▸ **What is needed**
In full and without alteration, repeat the material.

▸ **Object data in JSON**
*-*-*
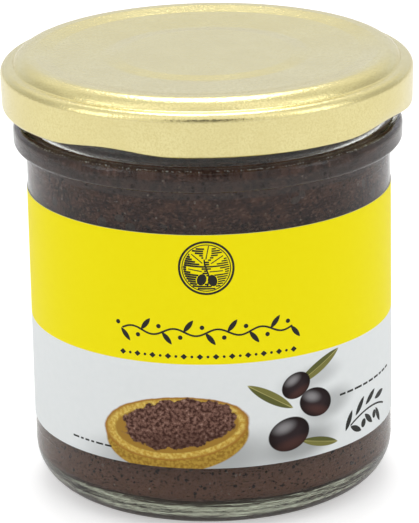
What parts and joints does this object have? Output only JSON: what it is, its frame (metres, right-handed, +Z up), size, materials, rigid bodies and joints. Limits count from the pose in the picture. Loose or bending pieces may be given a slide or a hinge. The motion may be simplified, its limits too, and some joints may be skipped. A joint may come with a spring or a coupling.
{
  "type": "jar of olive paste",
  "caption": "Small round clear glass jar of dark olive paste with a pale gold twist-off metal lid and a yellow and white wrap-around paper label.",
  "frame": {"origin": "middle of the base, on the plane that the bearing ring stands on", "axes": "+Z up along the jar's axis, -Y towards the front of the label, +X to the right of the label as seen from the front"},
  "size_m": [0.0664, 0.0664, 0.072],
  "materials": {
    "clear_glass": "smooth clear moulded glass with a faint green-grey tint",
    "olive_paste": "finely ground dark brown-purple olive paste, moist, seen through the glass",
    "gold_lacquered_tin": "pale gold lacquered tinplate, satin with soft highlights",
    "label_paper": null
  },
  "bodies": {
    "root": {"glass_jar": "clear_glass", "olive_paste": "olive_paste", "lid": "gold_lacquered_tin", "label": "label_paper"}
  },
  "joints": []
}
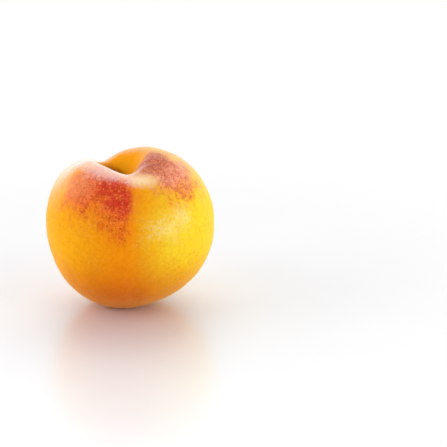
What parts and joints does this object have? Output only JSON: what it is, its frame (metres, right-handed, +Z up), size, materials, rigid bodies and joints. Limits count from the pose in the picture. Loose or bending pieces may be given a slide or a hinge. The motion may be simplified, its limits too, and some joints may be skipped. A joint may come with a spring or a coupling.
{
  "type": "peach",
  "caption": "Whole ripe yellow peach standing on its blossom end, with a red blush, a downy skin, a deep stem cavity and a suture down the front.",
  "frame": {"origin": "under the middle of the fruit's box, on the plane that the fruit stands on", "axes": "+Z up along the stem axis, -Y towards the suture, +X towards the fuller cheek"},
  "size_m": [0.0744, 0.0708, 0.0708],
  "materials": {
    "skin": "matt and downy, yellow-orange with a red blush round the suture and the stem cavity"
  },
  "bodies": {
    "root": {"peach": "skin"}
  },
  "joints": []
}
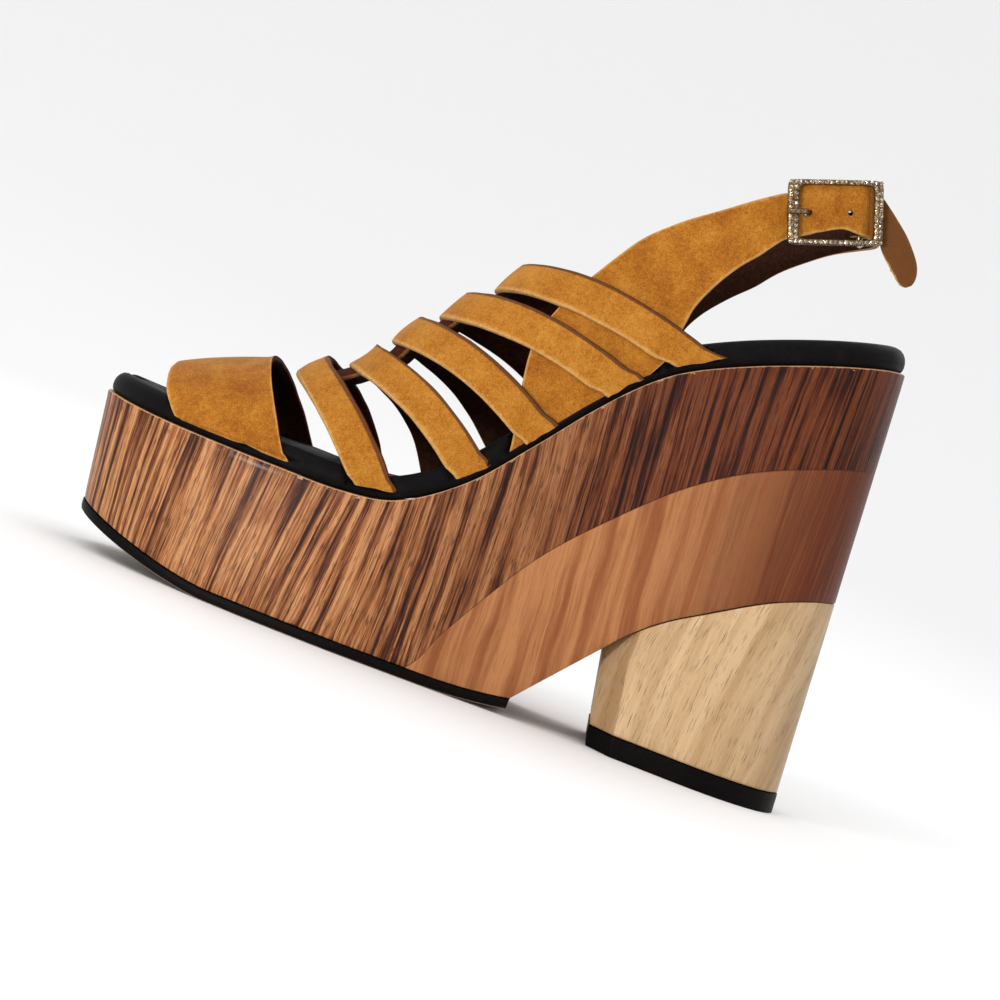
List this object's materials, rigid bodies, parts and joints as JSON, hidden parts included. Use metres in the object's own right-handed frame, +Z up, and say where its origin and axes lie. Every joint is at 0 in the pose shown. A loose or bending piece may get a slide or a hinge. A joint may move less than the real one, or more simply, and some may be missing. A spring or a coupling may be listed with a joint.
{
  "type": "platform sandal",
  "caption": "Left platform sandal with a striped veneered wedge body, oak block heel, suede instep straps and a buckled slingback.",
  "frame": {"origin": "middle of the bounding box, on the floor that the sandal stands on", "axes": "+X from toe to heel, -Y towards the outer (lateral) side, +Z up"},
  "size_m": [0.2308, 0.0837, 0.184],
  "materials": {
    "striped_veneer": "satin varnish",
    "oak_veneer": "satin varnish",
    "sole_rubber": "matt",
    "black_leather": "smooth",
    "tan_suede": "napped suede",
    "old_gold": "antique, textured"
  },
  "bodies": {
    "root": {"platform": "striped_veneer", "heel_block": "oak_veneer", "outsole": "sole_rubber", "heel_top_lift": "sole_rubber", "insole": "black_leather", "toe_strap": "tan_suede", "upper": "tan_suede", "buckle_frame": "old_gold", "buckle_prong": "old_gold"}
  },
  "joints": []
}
*-*-*
▸ **Task answer**
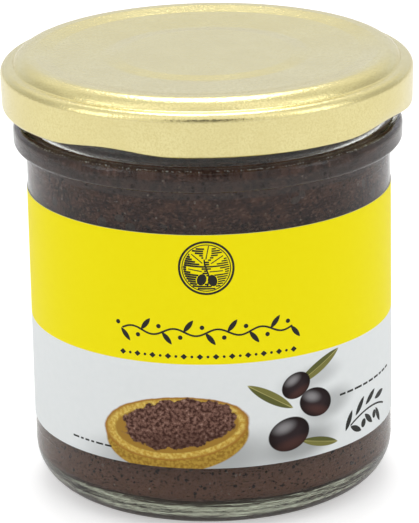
What parts and joints does this object have? Output only JSON: what it is, its frame (metres, right-handed, +Z up), size, materials, rigid bodies and joints. Limits count from the pose in the picture. Loose or bending pieces may be given a slide or a hinge. The motion may be simplified, its limits too, and some joints may be skipped. A joint may come with a spring or a coupling.
{
  "type": "jar of olive paste",
  "caption": "Small round clear glass jar of dark olive paste with a pale gold twist-off metal lid and a yellow and white wrap-around paper label.",
  "frame": {"origin": "middle of the base, on the plane that the bearing ring stands on", "axes": "+Z up along the jar's axis, -Y towards the front of the label, +X to the right of the label as seen from the front"},
  "size_m": [0.0664, 0.0664, 0.072],
  "materials": {
    "clear_glass": "smooth clear moulded glass with a faint green-grey tint",
    "olive_paste": "finely ground dark brown-purple olive paste, moist, seen through the glass",
    "gold_lacquered_tin": "pale gold lacquered tinplate, satin with soft highlights",
    "label_paper": null
  },
  "bodies": {
    "root": {"glass_jar": "clear_glass", "olive_paste": "olive_paste", "lid": "gold_lacquered_tin", "label": "label_paper"}
  },
  "joints": []
}
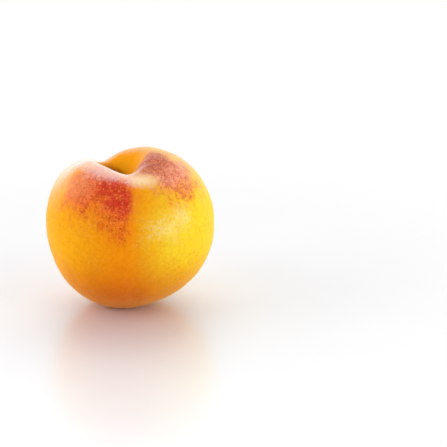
What parts and joints does this object have? Output only JSON: what it is, its frame (metres, right-handed, +Z up), size, materials, rigid bodies and joints. Limits count from the pose in the picture. Loose or bending pieces may be given a slide or a hinge. The motion may be simplified, its limits too, and some joints may be skipped. A joint may come with a spring or a coupling.
{
  "type": "peach",
  "caption": "Whole ripe yellow peach standing on its blossom end, with a red blush, a downy skin, a deep stem cavity and a suture down the front.",
  "frame": {"origin": "under the middle of the fruit's box, on the plane that the fruit stands on", "axes": "+Z up along the stem axis, -Y towards the suture, +X towards the fuller cheek"},
  "size_m": [0.0744, 0.0708, 0.0708],
  "materials": {
    "skin": "matt and downy, yellow-orange with a red blush round the suture and the stem cavity"
  },
  "bodies": {
    "root": {"peach": "skin"}
  },
  "joints": []
}
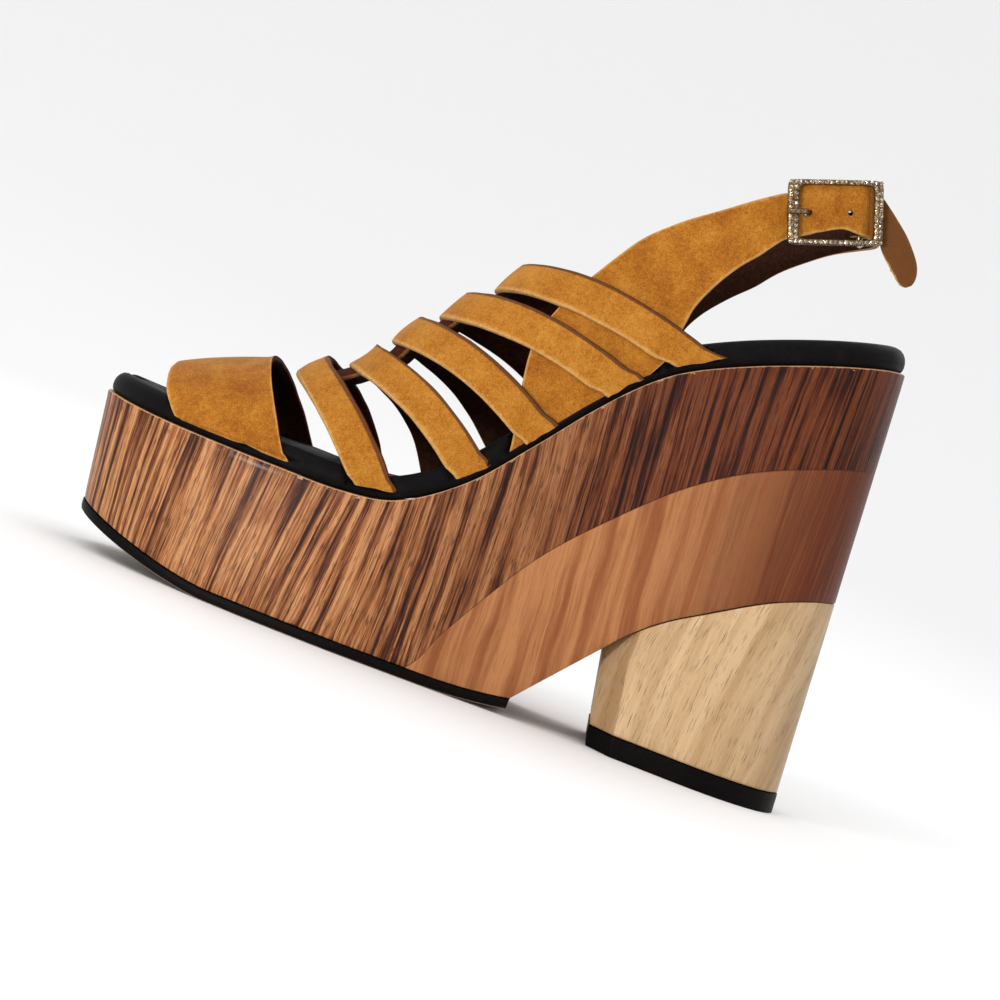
List this object's materials, rigid bodies, parts and joints as JSON, hidden parts included. Use metres in the object's own right-handed frame, +Z up, and say where its origin and axes lie. Every joint is at 0 in the pose shown. A loose or bending piece may get a slide or a hinge. A joint may move less than the real one, or more simply, and some may be missing. A spring or a coupling may be listed with a joint.
{
  "type": "platform sandal",
  "caption": "Left platform sandal with a striped veneered wedge body, oak block heel, suede instep straps and a buckled slingback.",
  "frame": {"origin": "middle of the bounding box, on the floor that the sandal stands on", "axes": "+X from toe to heel, -Y towards the outer (lateral) side, +Z up"},
  "size_m": [0.2308, 0.0837, 0.184],
  "materials": {
    "striped_veneer": "satin varnish",
    "oak_veneer": "satin varnish",
    "sole_rubber": "matt",
    "black_leather": "smooth",
    "tan_suede": "napped suede",
    "old_gold": "antique, textured"
  },
  "bodies": {
    "root": {"platform": "striped_veneer", "heel_block": "oak_veneer", "outsole": "sole_rubber", "heel_top_lift": "sole_rubber", "insole": "black_leather", "toe_strap": "tan_suede", "upper": "tan_suede", "buckle_frame": "old_gold", "buckle_prong": "old_gold"}
  },
  "joints": []
}